Guided policy search for a lightweight industrial robot arm

Abstract: General autonomy is at the forefront of robotic research and practice. Earlier research has enabled robots to learn movement and manipulation within the context of a specific instance of a task and to learn from large quantities of empirical data and known dynamics. Reinforcement learning (RL) tackles generalisation, whereby a robot may be relied upon to perform its task with acceptable speed and fidelity in multiple---even arbitrary---task configurations. Recent research has advanced approximate policy search methods of RL, in which a function approximator is used to represent an optimal policy while avoiding calculation across the large dimensions of the state and action spaces of real robots. This thesis details the implementation and testing, on a lightweight industrial robot arm, of guided policy search (GPS), an RL algorithm that seeks to avoid the typical need, in machine learning, for lots of empirical behavioural samples, while maximising learning speed. GPS comprises a local optimal policy generator, here based on a linear-quadratic regulator, and an approximate general policy representation, here a feedforward neural network. A controller is written to interface an existing back-end implementation of GPS and the robot itself.
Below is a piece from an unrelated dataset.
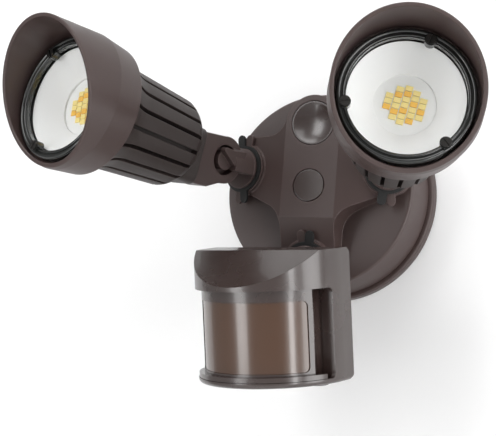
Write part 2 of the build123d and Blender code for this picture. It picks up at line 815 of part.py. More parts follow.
def curved_wall(inner, outer, half_angle, bottom, top, corner=0.0):
    """An upright curved wall on the sensor's axis, its four corners rounded if asked."""
    with BuildPart() as made:
        with BuildSketch(across(sensor, bottom)):
            Circle(outer)
            Circle(inner, mode=Mode.SUBTRACT)
            add(sector(outer, half_angle), mode=Mode.INTERSECT)
        extrude(amount=top - bottom)
        if corner:
            fillet(made.edges().sort_by(SortBy.LENGTH)[:4], corner)
    return made.part


def make_sensor_housing():
    body_back = sensor_back - back_cover_thickness
    room_front = window_back - window_round
    chord = sensor_radius * cos(radians(visor_half_angle))
    lean = atan2(visor_drop, sensor_radius - chord)
    visor = Plane(origin=place(sensor, 0, -chord, sensor_top), x_dir=sensor.x_dir,
                  z_dir=sensor.z_dir * cos(lean) - sensor.y_dir * sin(lean))
    with BuildPart() as housing:
        with BuildSketch(across(sensor, sensor_bottom)):
            add(front_section(sensor_radius, body_back))
        extrude(amount=sensor_top - sensor_bottom)
        with BuildSketch(visor):
            Rectangle(4 * sensor_radius, 4 * sensor_radius)
        extrude(amount=sensor_radius, mode=Mode.SUBTRACT)
        bottom = housing.faces().sort_by(axis_of(sensor))[0].edges()
        fillet(bottom.filter_by(GeomType.CIRCLE), 2.4)
        # window right round the front, and the room behind it
        side_view = Plane(origin=sensor.origin, x_dir=sensor.y_dir, z_dir=sensor.x_dir)
        with BuildSketch(side_view):
            with Locations((window_back - 2 * sensor_radius, (window_top + window_bottom) / 2)):
                RectangleRounded(4 * sensor_radius, window_top - window_bottom, window_round)
        extrude(amount=2 * sensor_radius, both=True, mode=Mode.SUBTRACT)
        with BuildSketch(across(sensor, window_bottom)):
            with Locations((0, (room_front + body_back) / 2)):
                Rectangle(2 * (sensor_radius - sensor_wall), body_back - room_front)
        extrude(amount=window_top - window_bottom, mode=Mode.SUBTRACT)
        with BuildSketch(across(sensor, sensor_bottom)):
            for location in (knob_place,) + dial_places:
                with Locations(location):
                    Circle(dial_radius + free)
        extrude(amount=window_bottom - sensor_bottom, mode=Mode.SUBTRACT)
        with BuildSketch(across(sensor, sensor_bottom)):
            with Locations(photocell_place):
                Circle(photocell_radius + fixed_gap)
        extrude(amount=window_bottom - sensor_bottom, mode=Mode.SUBTRACT)
    save(housing.part, "sensor_housing")


def make_sensor_back():
    body_back = sensor_back - back_cover_thickness
    middle = (sensor_top + sensor_bottom) / 2
    rear = Plane(origin=place(sensor, 0, body_back, 0), x_dir=sensor.x_dir, z_dir=sensor.y_dir)
    socket = frame(place(sensor, 0, ball_back, ball_height), sensor.y_dir, sensor.x_dir)
    with BuildPart() as back:
        with BuildSketch(rear):
            with Locations((0, -middle)):
                RectangleRounded(2 * sensor_radius - 0.6, sensor_top - sensor_bottom - 0.6, 3)
        extrude(amount=back_cover_thickness)
        with BuildSketch(across(socket, body_back + back_cover_thickness - ball_back)):
            Circle(socket_outer_radius)
        extrude(amount=ball_back - body_back - back_cover_thickness + socket_lip)
        with BuildSketch(along(socket)):
            with BuildLine():
                CenterArc((0, 0), ball_radius + friction_ring_thickness + 2 * free, -90, 180)
                Line((0, -(ball_radius + friction_ring_thickness + 2 * free)),
                     (0, ball_radius + friction_ring_thickness + 2 * free))
            make_face()
        revolve(axis=axis_of(socket), mode=Mode.SUBTRACT)
    save(back.part, "sensor_back_cover")


def make_ball_joint():
    """Ball on the sensor's stem and the friction ring that rides on it inside the socket."""
    stem = stems["sensor"]
    ball = place(stem, 0, 0, pivot_reach)
    centre = frame(ball, stem.z_dir, stem.x_dir)
    neck_top = -sqrt(ball_radius ** 2 - ball_neck_radius ** 2)
    with BuildPart() as ball_stem:
        with BuildSketch(across(stem, -retainer_end)):
            Circle(shank_radius)
        extrude(amount=retainer_end + collar_base)
        with BuildSketch(along(centre)):
            with BuildLine():
                Polyline((0, collar_base - pivot_reach), (collar_radius, collar_base - pivot_reach),
                         (collar_radius, collar_base - pivot_reach + collar_thickness),
                         (ball_neck_radius, -ball_neck_length), (ball_neck_radius, neck_top))
                ThreePointArc((ball_neck_radius, neck_top), (ball_radius, 0), (0, ball_radius))
                Line((0, ball_radius), (0, collar_base - pivot_reach))
            make_face()
        revolve(axis=axis_of(centre))
    save(ball_stem.part, "sensor_stem")
    socket = frame(ball, sensor.y_dir, sensor.x_dir)
    inner = ball_radius + free
    outer = inner + friction_ring_thickness
    with BuildPart() as friction_ring:
        with BuildSketch(along(socket)):
            Circle(outer)
            Circle(inner, mode=Mode.SUBTRACT)
            with Locations((outer / 2, -friction_ring_width / 2)):
                Rectangle(outer, friction_ring_width, mode=Mode.INTERSECT)
        revolve(axis=axis_of(socket))
    save(friction_ring.part, "sensor_friction_ring")


def make_sensor_window():
    """Lens holder, Fresnel lens and the bulkhead behind them."""
    holder_bottom, holder_top = window_bottom + 0.2, window_top - 0.2
    with BuildPart() as holder:
        add(curved_wall(lens_holder_radius - lens_holder_wall, lens_holder_radius, lens_holder_half_angle,
                        holder_bottom, holder_top))
        add(curved_wall(lens_holder_radius - 2 * lens_holder_wall, lens_holder_radius + 1,
                        sensor_lens_half_angle, sensor_lens_bottom, sensor_lens_top, sensor_lens_round),
            mode=Mode.SUBTRACT)
        add(curved_wall(lens_holder_radius - 1, sensor_radius - 0.4, lens_holder_half_angle + 8,
                        holder_bottom, sensor_lens_bottom - 1.4))
        with BuildSketch(across(sensor, holder_bottom)):
            with Locations((0, bulkhead_front + bulkhead_thickness / 2)):
                Rectangle(2 * (sensor_radius - sensor_wall) - 0.4, bulkhead_thickness)
        extrude(amount=holder_top - holder_bottom)
        with BuildSketch(across(sensor, holder_bottom)):
            Circle(lens_holder_radius - 1)
            add(sector(lens_holder_radius, lens_holder_half_angle + 8), mode=Mode.INTERSECT)
            with Locations((0, bulkhead_front + sensor_radius)):
                Rectangle(4 * sensor_radius, 2 * sensor_radius, mode=Mode.SUBTRACT)
        extrude(amount=sensor_lens_bottom - holder_bottom - 1.4)
        detector_axis = frame(place(sensor, 0, 0, 0), -sensor.y_dir, sensor.x_dir)
        with BuildSketch(across(detector_axis)):
            Circle(detector_radius + 0.4)
        extrude(amount=3 * detector_height, mode=Mode.SUBTRACT)
    save(holder.part, "sensor_lens_holder")
    lens_outer = lens_holder_radius - holder_lip
    save(curved_wall(lens_outer - sensor_lens_wall, lens_outer, sensor_lens_half_angle,
                     sensor_lens_bottom, sensor_lens_top, sensor_lens_round), "fresnel_lens")


def make_sensor_electronics():
    rear_of_bulkhead = bulkhead_front + bulkhead_thickness
    width = 2 * (sensor_radius - sensor_wall) - 6
    face = frame(place(sensor, 0, rear_of_bulkhead + sensor_board_thickness, 0), -sensor.y_dir, sensor.x_dir)
    with BuildPart() as board:
        with BuildSketch(face):
            with Locations((0, (window_top + window_bottom) / 2)):
                Rectangle(width, window_top - window_bottom - 6)
        extrude(amount=sensor_board_thickness)
    save(board.part, "sensor_board")
    save(rod(face, detector_radius, sensor_board_thickness, sensor_board_thickness + detector_height),
         "motion_detector")
    cell_bottom = place(sensor, photocell_place[0], photocell_place[1], sensor_bottom - 0.6)
    cell = frame(cell_bottom, sensor.z_dir, sensor.x_dir)
    with BuildPart() as photocell:
        with BuildSketch(across(cell)):
            Circle(photocell_radius)
        extrude(amount=window_bottom - sensor_bottom)
        fillet(photocell.faces().sort_by(axis_of(cell))[0].edges(), 0.8)
    save(photocell.part, "photocell")


def make_control(name, spot, radius, proud):
    """A control under the sensor, turned by a slot or by its rim, on a short shaft."""
    base = frame(place(sensor, spot[0], spot[1], sensor_bottom), -sensor.z_dir, sensor.x_dir)
    with BuildPart() as control:
        with BuildSketch(across(base, -(window_bottom - sensor_bottom))):
            Circle(dial_radius)
        extrude(amount=window_bottom - sensor_bottom + min(proud, 0))
        if proud > 0:
            with BuildSketch(across(base, free)):
                Circle(radius)
            extrude(amount=proud - free)
            with BuildSketch(across(base)):
                Circle(dial_radius)
            extrude(amount=free)
        with BuildSketch(across(base, proud)):
            Rectangle(2 * radius, screw_slot_width)
        extrude(amount=-0.9, mode=Mode.SUBTRACT)
    save(control.part, name)


def make_case_screws():
    rear = Plane(origin=place(sensor, 0, sensor_back, 0), x_dir=sensor.x_dir, z_dir=sensor.y_dir)
    side = sensor_radius - case_screw_inset
    heights = (sensor_top - case_screw_inset, sensor_bottom + case_screw_inset)
    spots = [(x, -z) for x in (-side, side) for z in heights]
    with BuildPart() as screws:
        with BuildSketch(rear):
            with Locations(*spots):
                Circle(case_screw_radius)
        extrude(amount=1.2)
        with BuildSketch(rear.offset(1.2)):
            with Locations(*spots):
                Rectangle(2 * case_screw_radius, 0.8)
        extrude(amount=-0.7, mode=Mode.SUBTRACT)
    save(screws.part, "sensor_case_screws")


make_base_ring()
save(ring(canopy_frame, gasket_inner_radius, gasket_outer_radius, 0, gasket_depth), "wall_gasket")
make_crossbar()
make_canopy()
make_centre_screw()
make_centre_cap()
make_top_plug()
for stem_name, stem_place in stems.items():
    make_lock_rings(stem_name, stem_place)
    make_stem_retainer(stem_name, stem_place)
for lamp_name in lamps:
    make_lamp_stem(lamp_name)
    make_lamp_knuckle(lamp_name)
    make_pivot_screw(lamp_name)
    make_lamp_housing(lamp_name)
    make_hood(lamp_name)
    make_lens_stack(lamp_name)
    make_reflector(lamp_name)
make_ball_joint()
make_sensor_housing()
make_sensor_back()
make_sensor_window()
make_sensor_electronics()
make_control("mode_knob", knob_place, knob_radius, knob_height)
make_control("time_dial", dial_places[0], dial_radius, -0.4)
make_control("light_dial", dial_places[1], dial_radius, -0.4)
make_case_screws()
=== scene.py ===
import json
import math

import bmesh
import bpy
from mathutils import Matrix, Vector


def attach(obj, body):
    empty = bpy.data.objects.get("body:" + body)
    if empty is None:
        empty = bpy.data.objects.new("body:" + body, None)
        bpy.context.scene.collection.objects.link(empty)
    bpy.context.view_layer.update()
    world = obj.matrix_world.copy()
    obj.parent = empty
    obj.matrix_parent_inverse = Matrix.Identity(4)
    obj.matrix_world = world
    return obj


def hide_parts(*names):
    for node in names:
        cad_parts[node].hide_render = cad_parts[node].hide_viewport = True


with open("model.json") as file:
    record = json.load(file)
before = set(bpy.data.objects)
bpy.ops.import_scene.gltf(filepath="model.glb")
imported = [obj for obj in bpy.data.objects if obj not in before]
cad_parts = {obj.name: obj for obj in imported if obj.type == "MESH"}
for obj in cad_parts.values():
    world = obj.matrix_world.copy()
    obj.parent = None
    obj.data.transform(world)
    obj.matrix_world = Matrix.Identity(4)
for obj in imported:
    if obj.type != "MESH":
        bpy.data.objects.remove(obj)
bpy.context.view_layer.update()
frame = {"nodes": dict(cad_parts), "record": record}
nodes = frame["nodes"]
print("stage: frame loaded")


# unit vector from the wall towards an azimuth and elevation in degrees, azimuth 0 straight ahead
def towards(azimuth, elevation):
    a, e = math.radians(azimuth), math.radians(elevation)
    return Vector((math.sin(a) * math.cos(e), -math.cos(a) * math.cos(e), math.sin(e)))


# matrix whose columns are three directions
def axes(first, second, third):
    return Matrix((first, second, third)).transposed().to_4x4()


def addObject(name, data):
    made = bpy.data.objects.new(name, data)
    bpy.context.collection.objects.link(made)
    return made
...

Experimental results show that the GPS agent is able to perform basic reaching tasks across its configuration space with approximately 15 minutes of training, but that the local policies generated fail to be fully optimised within that timescale and that post-training operation suffers from oscillatory actions under perturbed initial joint positions. Further work is discussed and recommended for better training of GPS agents and making locally optimal policies more robust to disturbance while in operation.